Once you get past a few parser problems, this game is cute and playable. It's charm mostly lies in its nostalgia, so I recommend it only if you, like me, crave one of those cute early games. In the game, you play an adventurer who is looking to free a captured heir. The goal of this game is to get to the island where the boy is being held prisoner. (Apparently the game was part of a series, and later games involve rescuing the heir.)

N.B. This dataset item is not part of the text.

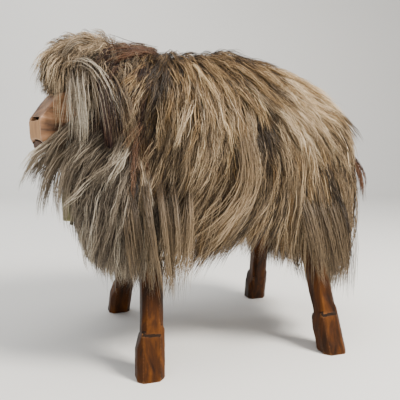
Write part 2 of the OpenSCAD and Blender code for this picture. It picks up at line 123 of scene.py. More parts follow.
def ramp_node(add, stops):
    """A colour ramp through (place, linear colour) stops."""
    r = add("ShaderNodeValToRGB")
    e = r.color_ramp.elements
    while len(e) < len(stops):
        e.new(0.5)
    for k, (at, colour) in enumerate(stops):
        e[k].position = at
        e[k].color = (*colour, 1)
    return r


def add_floor():
    """A sheet of paper that lies under the stool and curves up behind it."""
    near, far, rise, bend, half_width, steps = -1.6, 3.2, 2.6, 0.9, 3.5, 24
    line = [(near, 0.0)]
    for k in range(steps + 1):
        a = math.pi / 2 * k / steps
        line.append((far - bend + bend * math.sin(a), bend - bend * math.cos(a)))
    line.append((far, rise))
    look = Vector((CAM_LOOK.x, CAM_LOOK.y, 0)).normalized()
    side = Vector((-look.y, look.x, 0))
    bm = bmesh.new()
    rows = [[bm.verts.new(look * u + side * s + Vector((0, 0, z))) for s in (-half_width, half_width)]
            for u, z in line]
    for a, b in zip(rows, rows[1:]):
        bm.faces.new((a[0], a[1], b[1], b[0]))
    me = bpy.data.meshes.new("studio_floor")
    bm.to_mesh(me)
    bm.free()
    for p in me.polygons:
        p.use_smooth = True
    o = bpy.data.objects.new("studio_floor", me)
    scene.collection.objects.link(o)
    m, add, link, bsdf = new_material("studio_paper")
    noise = add("ShaderNodeTexNoise", Scale=1.3, Detail=3.0)
    tone = ramp_node(add, tones((0.3, 226, 225, 220), (0.7, 232, 230, 225)))
    link(noise.outputs["Fac"], tone.inputs["Fac"])
    link(tone.outputs["Color"], bsdf.inputs["Base Color"])
    bsdf.inputs["Roughness"].default_value = 0.85
    me.materials.append(m)


add_camera()
add_floor()
add_world()
for lamp in LAMPS:
    add_area(*lamp)


def unit(v):
    return v / (np.linalg.norm(v, axis=-1, keepdims=True) + 1e-12)


class Ripple:
    """A smooth random field: a sum of plane waves, so that neighbours move together."""

    def __init__(self, waves, lengths, seed):
        r = np.random.default_rng(seed)
        d = unit(r.normal(size=(waves, 3)))
        self.k = d * (2 * math.pi / r.uniform(*lengths, waves))[:, None]
        self.phase = r.uniform(0, 2 * math.pi, waves)

    def __call__(self, p):
        return np.sin(p @ self.k.T + self.phase).mean(1) * math.sqrt(2 * len(self.phase)) * 0.5


# ---------- materials for wood, metal, leather and cloth ----------


def surface(name, colours, grain=60.0, stretch=(1, 1, 1), turn=(0, 0, 0), rough=(0.4, 0.6), bump=0.0004,
            metal=0.0, coat=0.0, patches=9.0, edge_wear_and_glint=None, specular=0.5, edge_from=0.53):
    """A grained finish: fine stretched grain over broad patches, in colour, roughness and bump."""
    m, add, link, bsdf = new_material(name)
    where = add("ShaderNodeTexCoord")
    place = add("ShaderNodeMapping")
    place.inputs["Rotation"].default_value = turn
    place.inputs["Scale"].default_value = stretch
    link(where.outputs["Object"], place.inputs["Vector"])
    fine = add("ShaderNodeTexNoise", Scale=grain, Detail=7.0, Roughness=0.62, Distortion=0.4)
    link(place.outputs["Vector"], fine.inputs["Vector"])
    broad = add("ShaderNodeTexNoise", Scale=patches, Detail=3.0, Roughness=0.5)
    link(place.outputs["Vector"], broad.inputs["Vector"])
    blend = add("ShaderNodeMix", data_type="FLOAT")
    blend.inputs["Factor"].default_value = 0.38
    link(fine.outputs["Fac"], blend.inputs["A"])
    link(broad.outputs["Fac"], blend.inputs["B"])
    tone = ramp_node(add, colours)
    link(blend.outputs["Result"], tone.inputs["Fac"])
    last = tone.outputs["Color"]
    # pale sharp edges, found by pointiness: partly rubbed wear, partly a painted highlight where the edges
    # catch the light
    if edge_wear_and_glint:
        geo = add("ShaderNodeNewGeometry")
        edge = ramp_node(add, [(edge_from, (0, 0, 0)), (edge_from + 0.06, (0.8, 0.8, 0.8))])
        link(geo.outputs["Pointiness"], edge.inputs["Fac"])
        edge_mix = add("ShaderNodeMix", data_type="RGBA")
        link(edge.outputs["Color"], edge_mix.inputs["Factor"])
        link(last, edge_mix.inputs["A"])
        edge_mix.inputs["B"].default_value = (*edge_wear_and_glint, 1)
        last = edge_mix.outputs["Result"]
    link(last, bsdf.inputs["Base Color"])
    gloss = add("ShaderNodeMapRange")
    gloss.inputs["From Min"].default_value, gloss.inputs["From Max"].default_value = 0.3, 0.7
    gloss.inputs["To Min"].default_value, gloss.inputs["To Max"].default_value = rough
    link(blend.outputs["Result"], gloss.inputs["Value"])
    link(gloss.outputs["Result"], bsdf.inputs["Roughness"])
    relief = add("ShaderNodeBump", Distance=bump, Strength=0.8)
    link(fine.outputs["Fac"], relief.inputs["Height"])
    link(relief.outputs["Normal"], bsdf.inputs["Normal"])
    bsdf.inputs["Metallic"].default_value = metal
    bsdf.inputs["Coat Weight"].default_value = coat
    bsdf.inputs["Coat Roughness"].default_value = 0.25
    bsdf.inputs["Specular IOR Level"].default_value = specular
    return m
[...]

I was delighted to find that I could finish the game without solving all the puzzles and gaining the highest score. I had to resort to a walkthrough a few times, mostly for parser troubles. Most notably, the game requires you to "Take [item] from sack" (I spent 10 minutes attempting to get things out of my bag by "taking" them, taking them "out of", and "emptying" the sack.) Also, the game does allow you to talk to NPCs, but does so through the command 'Say to [NPC] "[Hello]"' Although a few of the puzzles seemed unfair, upon replaying the game I realized that all the necessary puzzles were clued in some strange way. Interestingly, many items go completely unused in the game and several puzzles that contribute to your score seem pointless. I will also warn that there is one occasion of sudden, unclued death; there is also a small maze at the end, but I found it to be easily navigated even without mapping.
I have been playing through many of these old games, and can say with authority that most of them are too frustrating to play for even ten minutes. It was wonderful to find one that I can finally recommend as playable from start to finish. In fact, I plan to play the next installment without the aid of the walkthrough.